I have argued, using an example study from Clark, that even when students are made aware of the dominant discourse practices of the academic community and are prepared to engage with them that this is not always easy as there can often be a ‘wall’ blocking their attempts to renegotiate their academic identities. I have described this wall as being created by those lecturers and supervisors who continue to subscribe to the view that there is a fixed set of academic conventions that make up ‘acceptable’ academic discourse and that if students wish to enter the academic community ‘membership is contingent on students surrendering their discourse to that of the experts’ (Benesch, 2001, p.89). Even though students are aware of the way that power works and understand the fact that academic discourse conventions are only conventions it may still be impossible for them to appropriate the discourse to represent their own cultural and political identity because of firm resistance from these particular lecturers and supervisors.

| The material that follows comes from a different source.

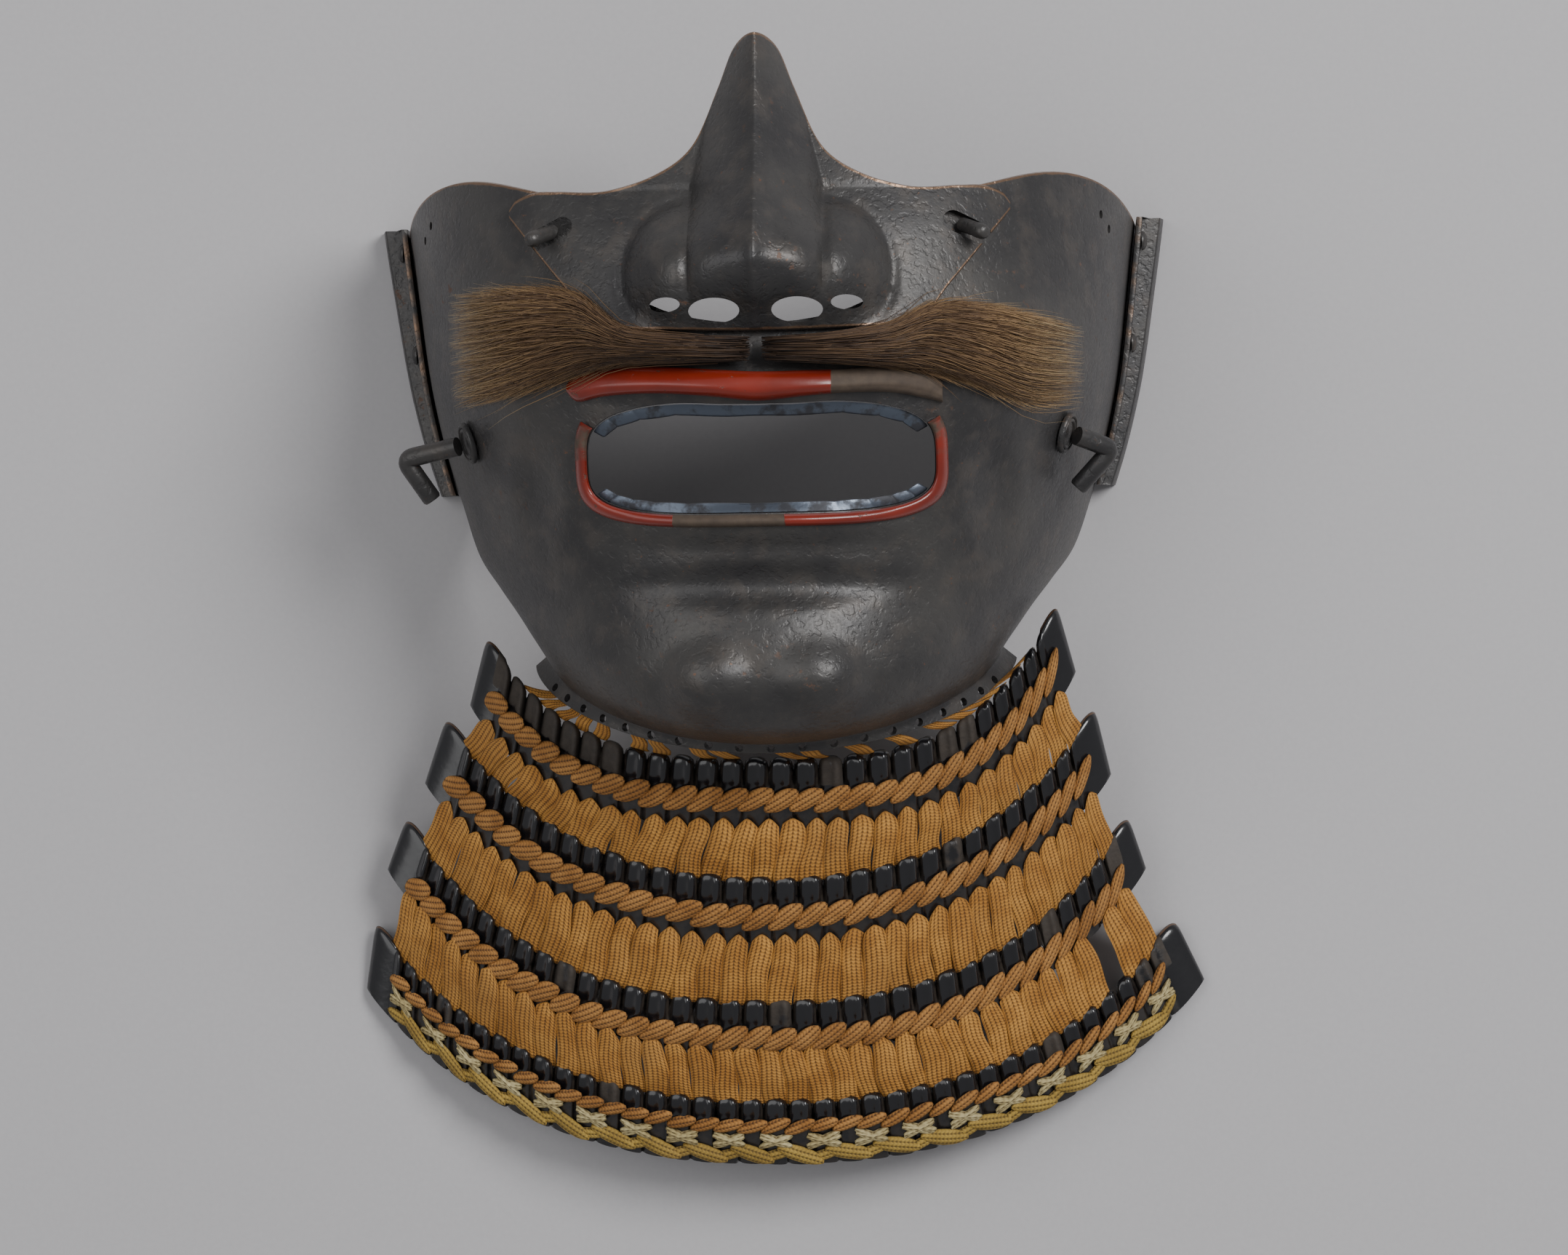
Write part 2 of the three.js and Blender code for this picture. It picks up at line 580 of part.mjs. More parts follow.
function slotOutline(side) {
  const from = new THREE.Vector2(side * NOSE_SLOT.fromX, NOSE_SLOT.fromY);
  const to = new THREE.Vector2(side * NOSE_SLOT.toX, NOSE_SLOT.toY);
  const across = to.clone().sub(from).normalize().multiplyScalar(NOSE_SLOT.width / 2);
  const turned = new THREE.Vector2(-across.y, across.x);
  const corners = [
    from.clone().add(turned),
    from.clone().sub(turned),
    to.clone().sub(turned),
    to.clone().add(turned),
  ];
  return corners.map((p) => [p.x, p.y]);
}

function nosePlate() {
  const front = grid(NOSE_ROWS, NOSE_COLUMNS, (i, j) => nosePoint(i, j, 0));
  const back = grid(NOSE_ROWS, NOSE_COLUMNS, (i, j) => nosePoint(i, j, NOSE_WALL));
  const cutters = [];
  for (const side of [-1, 1]) {
    for (const hole of [NOSTRIL, NOSTRIL_VENT]) {
      const oval = ovalOutline(side * hole.x, hole.y, hole.halfX, hole.halfY, 12);
      cutters.push(upright(oval, CUT_LOW, CUT_HIGH));
    }
    cutters.push(upright(slotOutline(side), CUT_LOW, CUT_HIGH));
  }
  return cutAll(slab(front, back), cutters);
}

// A round peg of the face plate that comes up through a slot and leans outwards over its end.
function nosePeg(side) {
  const ground = faceHeight(PEG.footX, PEG.footY);
  const foot = new THREE.Vector3(side * PEG.footX, PEG.footY, ground + PEG.stand);
  const tip = new THREE.Vector3(side * PEG.tipX, PEG.tipY, ground + PEG.rise);
  return bar(foot, tip, PEG.radius, PEG.sides);
}

// ---------------------------------------------------------------- face plate, flanges and hooks

function surfaceFrame(x, y) {
  const step = 0.5;
  const slopeX = (faceHeight(x + step, y) - faceHeight(x - step, y)) / (2 * step);
  const slopeY = (faceHeight(x, y + step) - faceHeight(x, y - step)) / (2 * step);
  return {
    point: new THREE.Vector3(x, y, faceHeight(x, y)),
    normal: new THREE.Vector3(-slopeX, -slopeY, 1).normalize(),
  };
}

// A round bar between two places.
function bar(from, to, radius, sides) {
  const length = from.distanceTo(to);
  const geometry = new THREE.CylinderGeometry(radius, radius, length, sides);
  const turn = new THREE.Quaternion().setFromUnitVectors(
    new THREE.Vector3(0, 1, 0),
    to.clone().sub(from).normalize(),
  );
  return geometry.applyQuaternion(turn).translate(...from.clone().add(to).multiplyScalar(0.5).toArray());
}

function twinHoleCutters() {
  const cutters = [];
  for (const side of [-1, 1]) {
    for (const hole of TWIN_HOLES) {
      const { point, normal } = surfaceFrame(side * hole.x, hole.y);
      const inside = point.clone().addScaledVector(normal, -HOLE_REACH);
      const outside = point.clone().addScaledVector(normal, HOLE_REACH);
      cutters.push(bar(inside, outside, TWIN_HOLE_RADIUS, 8));
    }
  }
  return cutters;
}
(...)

To conclude this article I will again turn to Pennycook who says,

on the one hand we need to help our students gain access to those forms of language and culture that matter while on the other we need to help challenge those norms. On the one hand we need to help our students develop critical awareness of academic norms and practices, while on the other we need to understand and promote culturally diverse ways of thinking, working and writing. (1997b:265 quoted in Swales, 2001, p.53)

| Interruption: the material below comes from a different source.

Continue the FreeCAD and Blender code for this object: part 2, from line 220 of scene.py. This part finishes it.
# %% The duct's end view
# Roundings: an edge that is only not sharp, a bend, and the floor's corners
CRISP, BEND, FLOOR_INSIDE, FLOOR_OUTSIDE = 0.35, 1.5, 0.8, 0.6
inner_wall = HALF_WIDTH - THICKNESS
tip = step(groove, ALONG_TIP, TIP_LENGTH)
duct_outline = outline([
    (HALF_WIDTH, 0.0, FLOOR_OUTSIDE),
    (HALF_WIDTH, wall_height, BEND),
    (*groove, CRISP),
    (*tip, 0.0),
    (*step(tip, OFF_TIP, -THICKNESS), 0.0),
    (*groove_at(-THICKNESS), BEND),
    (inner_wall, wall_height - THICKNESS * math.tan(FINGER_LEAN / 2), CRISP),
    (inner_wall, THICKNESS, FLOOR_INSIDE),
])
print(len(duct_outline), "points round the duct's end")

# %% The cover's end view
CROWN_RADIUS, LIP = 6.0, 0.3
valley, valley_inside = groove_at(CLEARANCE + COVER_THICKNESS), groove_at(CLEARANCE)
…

Although Pennycook is referring to English teachers here, it seems that the need to  ‘promote culturally diverse ways of thinking, working and writing’ is something that we should not only be concentrating on with our students but also with lecturers and supervisors within the disciplines who are working with second language students. A closer relationship between EAP classes and pre-sessional courses and the departments that the students will go on to, a relationship that explores issues of power, access, cultural and political identities,  may go some way towards breaking down the ‘wall’ that prevents so many second language writers from establishing their academic identity in a way that is fulfilling for them.